Müstakbel Hareketi'ni yakından takip eden Liva gazetesi Genel Yayın Yönetmeni Salah Selam, Hariri'nin üç girişiminin de başarısız olmasının ardından çaresiz kaldığını, cumhurbaşkanlığı krizini sonlandırmak için "tabanının memnuniyetsizliği ve siyasi tavizlerle" Avn'a gitmek zorunda kaldığını belirtti.
Hariri'nin bu hamlesini "siyasi intihar" olarak algılayanlara ilişkin Selam, şunları dile getirdi:
"Müstakbel'in tabanında çok olumsuz tepkiler var. Başkan Saad Hariri'nin bu adımı açıklamak, aklamak, tabanıyla yeniden yakınlaşması için çok çaba harcaması gerekiyor. Yeni durumu kabul ettirmek zaman ve yoğun çaba isteyen bir süreç."
Selam, Müstakbel içinde bazı milletvekillerinin de Hariri'nin Avn'ı desteklemesine açıktan karşı çıktıklarını ve cumhurbaşkanlığı seçimlerinde Avn lehinde oy kullanmayacaklarını kamuoyu önünde paylaştıklarına değindi.
Hariri'nin bu hamlesiyle başarısız olacağını söylemek için henüz erken olduğunu dile getiren Selam, "Başarı göstergesi Avn'ın müttefiklerine verdiği sözleri tutmasına bağlı ki müttefikleri de iki farklı gruba ayrılıyor. Avn bir sonraki oturumda cumhurbaşkanı seçilebilirse, hükümeti kurma görevini Saad Hariri'ye verirse ve hükümet kurulabilirse, başarılı olup olmayacağını söylemek mümkün." görüşünü dile getirdi.

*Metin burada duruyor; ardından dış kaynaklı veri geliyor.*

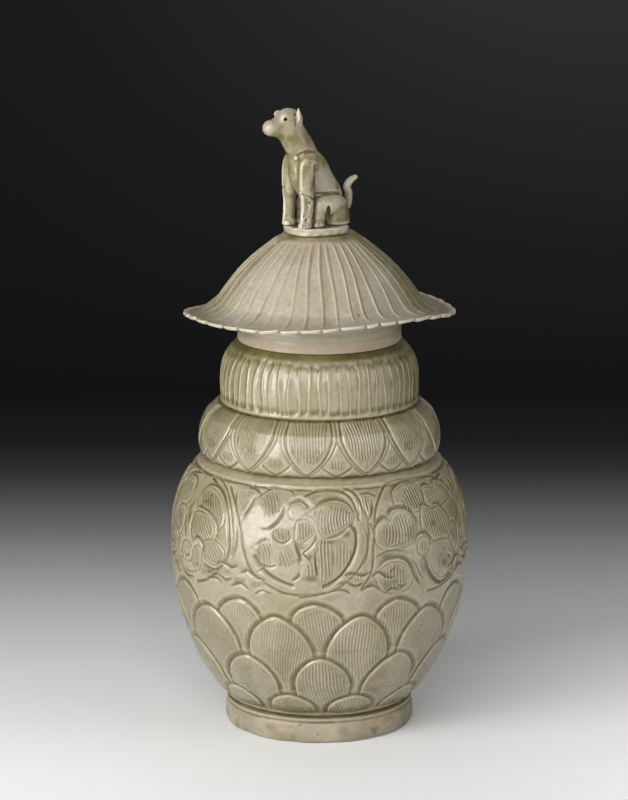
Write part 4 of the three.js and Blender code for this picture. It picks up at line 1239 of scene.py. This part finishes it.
def build_plinth():
    edge, half, low, top = 1.3, PLINTH_HALF_WIDTH, PLINTH_BOTTOM - 0.5, PLINTH_TOP
    lower_edge = bezier((half - 0.4, low + 0.2), (half + 0.1, low + 0.6), (half - 0.3, low + 2.2),
                        (half - 0.2, low + 3), 10)
    upper_edge = bezier((half - 0.1, top - edge), (half + 0.1, top - 0.3), (half - 0.6, top),
                        (half - edge, top), 8)
    profile = np.vstack([[(r, low) for r in (0, 2, 8, 14, half - 0.8)], lower_edge, upper_edge,
                         [(r, top) for r in (*np.linspace(half - 2.2, 2, 14), 0)]])
    angle = round_angles(260)
    r, z = profile[:, :1], profile[:, 1:]
    outer = smoothstep(half - 6, half, r)
    radii = r * plinth_cut(angle)[None, :] + outer * (0.4 * wander(angle * 3, z * 0.6, 81) - 0.2)
    upper = smoothstep(low + 2, top, z)
    heights = z + upper * outer * (0.4 * wander(angle * 2, 0, 82) - 0.1) - 0.5 * upper * (1 - outer)
    rim = bell(r - half + 0.7, 0.8) * smoothstep(top - 1.5, top - 0.3, z)
    inner = (1 - smoothstep(half - 7, half - 1.5, r)) * (z > top - 0.1)
    pool = np.clip(1.1 * inner + 1.1 * (1 - smoothstep(low, low + 2, z)), 0, 1.1)
    pool = pool + 0.45 * np.clip(wander(angle * 5, z * 0.9, 83), 0, 1)
    grids = {"edge": rim * np.ones(radii.shape), "pool": pool}
    made = turned("plinth_slab", "lid", "finial_plinth", "grey_glaze", GREY, angle, radii, heights, grids)
    made.data.transform(Matrix.Translation((FINIAL_SHIFT * MM, 0, 0)))


build_plinth()


# Dog: modelled in soft clay, in its own frame with x forward, y to its left and z up from the plinth

DOG_GROUND = 310.5
DOG_HEADING = 216.5
HEAD_PIVOT = 12.65
HEAD_TURN = -6


def joined(mine, other, blend):
    """The lesser of two distances, with the seam between them rounded over a width of blend."""
    share = np.clip(0.5 + 0.5 * (other - mine) / blend, 0, 1)
    return mix(other, mine, share) - blend * share * (1 - share)


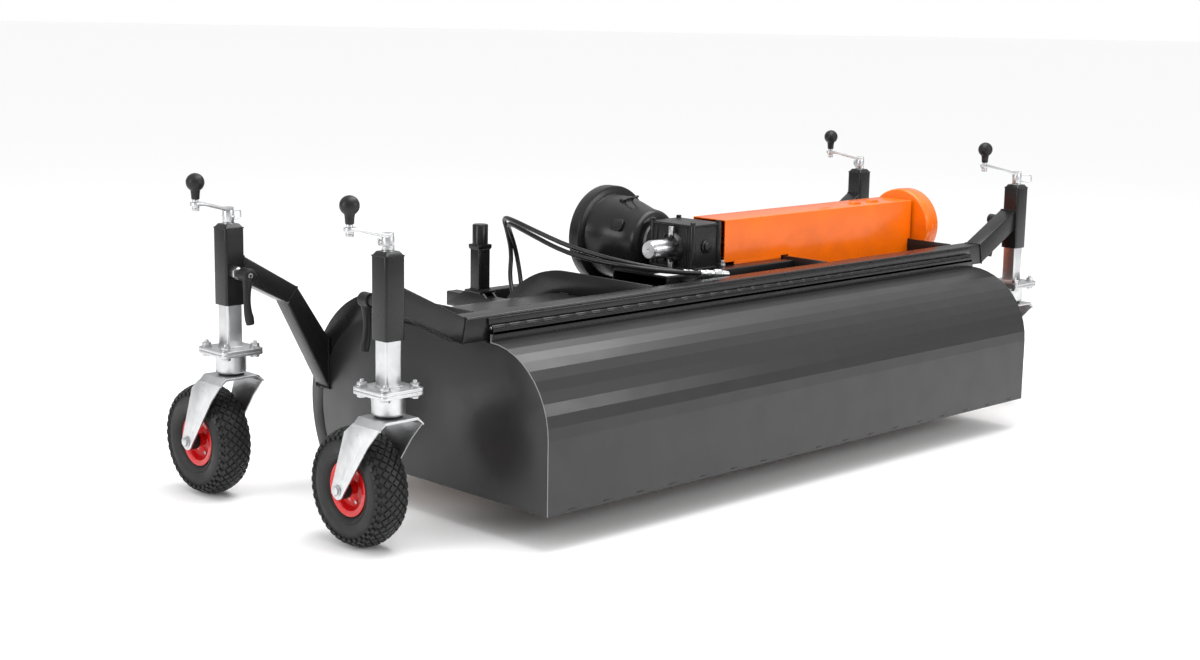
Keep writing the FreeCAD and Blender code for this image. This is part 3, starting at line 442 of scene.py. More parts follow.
painted("housing black", "black_paint", (0.017, 0.017, 0.0175), 0.32, coat=0.1, depth=0.04,
        dust=0.01, shine=0.36)
painted("frame black", "black_paint", (0.008, 0.008, 0.0085), 0.28, coat=0.08, depth=0.05, dust=0.01)
# A light grey for the flap's cut ends: a painted highlight, standing in for the light along them.
painted("painted edge highlight", "black_paint", (0.24, 0.24, 0.25), 0.45, dust=0.0)
painted("cover orange", "orange_paint", (0.90, 0.150, 0.001), 0.28, coat=0.5, scale=700, depth=0.06,
        dust=0.03)
painted("wheel red", "red_paint", (0.52, 0.003, 0.004), 0.28, coat=0.4, scale=800, depth=0.05,
        dust=0.0)
painted("casting black", "black_cast", (0.010, 0.010, 0.010), 0.34, coat=0.1, scale=260, depth=4.0,
        spread=0.1)
painted("bell plastic", "black_plastic", (0.008, 0.008, 0.008), 0.28, scale=500, depth=0.5)
painted("knob plastic", "black_plastic", (0.009, 0.009, 0.010), 0.42, scale=700, depth=1.0)
painted("tyre rubber", "tyre_rubber", (0.018, 0.018, 0.018), 0.55, scale=330, depth=1.0, dust=0.2,
        spread=0.1)
painted("label white", "black_paint", (0.62, 0.62, 0.62), 0.5, dust=0.0)
metal("bright zinc", "zinc", (0.60, 0.605, 0.61), (0.52, 0.525, 0.535), 0.36, along=(1, 1, 5),
      depth=0.02)
metal("turned steel", "steel", (0.62, 0.62, 0.63), (0.45, 0.45, 0.46), 0.28, along=(1, 14, 14))
print(len(FINISHES), "finishes")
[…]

- "Avn seçilebilir fakat Hariri başbakan olamayabilir"
Avn'ın adaylığına karşı çıkan sadece bazı Müstakbel milletvekilleri değil. Avn'ın da bünyesinde yer aldığı 8 Mart Bloku'ndaki Şii Emel Hareketi lideri ve Meclis Başkanı Nebih Berri de Avn'ın adaylığına karşı çıkıyor. Hariri ile dün gerçekleştirdiği görüşmenin ardından Berri'yi de ziyaret eden Avn'ın, söz konusu kısa görüşmede Berri'yi ikna edemediği belirtiliyor.
Doğu Akdeniz Stratejik İşler Enstitüsü Direktörü Sami Nadir ise Hariri'nin başbakan olma hedefiyle Avn'ı desteklediğini ancak bu adımının başbakan olmasını garantilemediğini belirtti.
Nadir, "Hariri, bu hamlesiyle başbakan olmayı iktidara çıkmayı hedefliyor. Asıl soru şu ki Avn seçilirse başbakan olabilecek mi? Suriye hükümeti ve Hariri'nin rakipleri tarafından gelen işaretler aksini söylüyor. Avn seçilebilir fakat Hariri başbakan olamayabilir." değerlendirmesinde bulundu.
Hariri'nin aynı zamanda söz konusu hamlesiyle "topu 8 Mart sahasına atmaya çalıştığını" dile getiren Nadir, Avn'ın Berri'yi oyuna dahil etmesi gerektiğini belirterek, şunları kaydetti:
"Şii varlığı olmadan ülkeyi yönetemezsin, Eğer, yeni denklemde bir Şii paydaş görmezsek, kriz aşılamaz. Emel Hareketi lideri Nebih Berri, hükümette yer almayacağını açıkça söyledi. Eğer ki Berri hükümette yer almazsa hangi Şii grup Hariri'nin hükümetinde yer alacak. Hizbullah mı? Hizbullah, Suriye'deki müdahalesi ve Arap Birliği kararı yüzünden Şii aktör olarak sorunlu. Ayrıca Hizbullah'ın kurulacak yeni hükümette yer alması bilakis Hariri'ye Sünnilerin lideri ve Suudi Arabistan'a yakın bir figür olarak zarar verecektir.
Lübnan'da Mayıs 2014'te Cumhurbaşkanı Mişel Süleyman'dan boşalan cumhurbaşkanlığı koltuğu için ülkedeki taraflar arasında henüz bir uzlaşıya varılamadı.
Eylül ayının sonunda mecliste cumhurbaşkanlığı seçimleri için gerçekleştirilen 45'inci oturumda da toplantı yeter sayısı sağlanamadığı için oturum 31 Ekim'e ertelendi.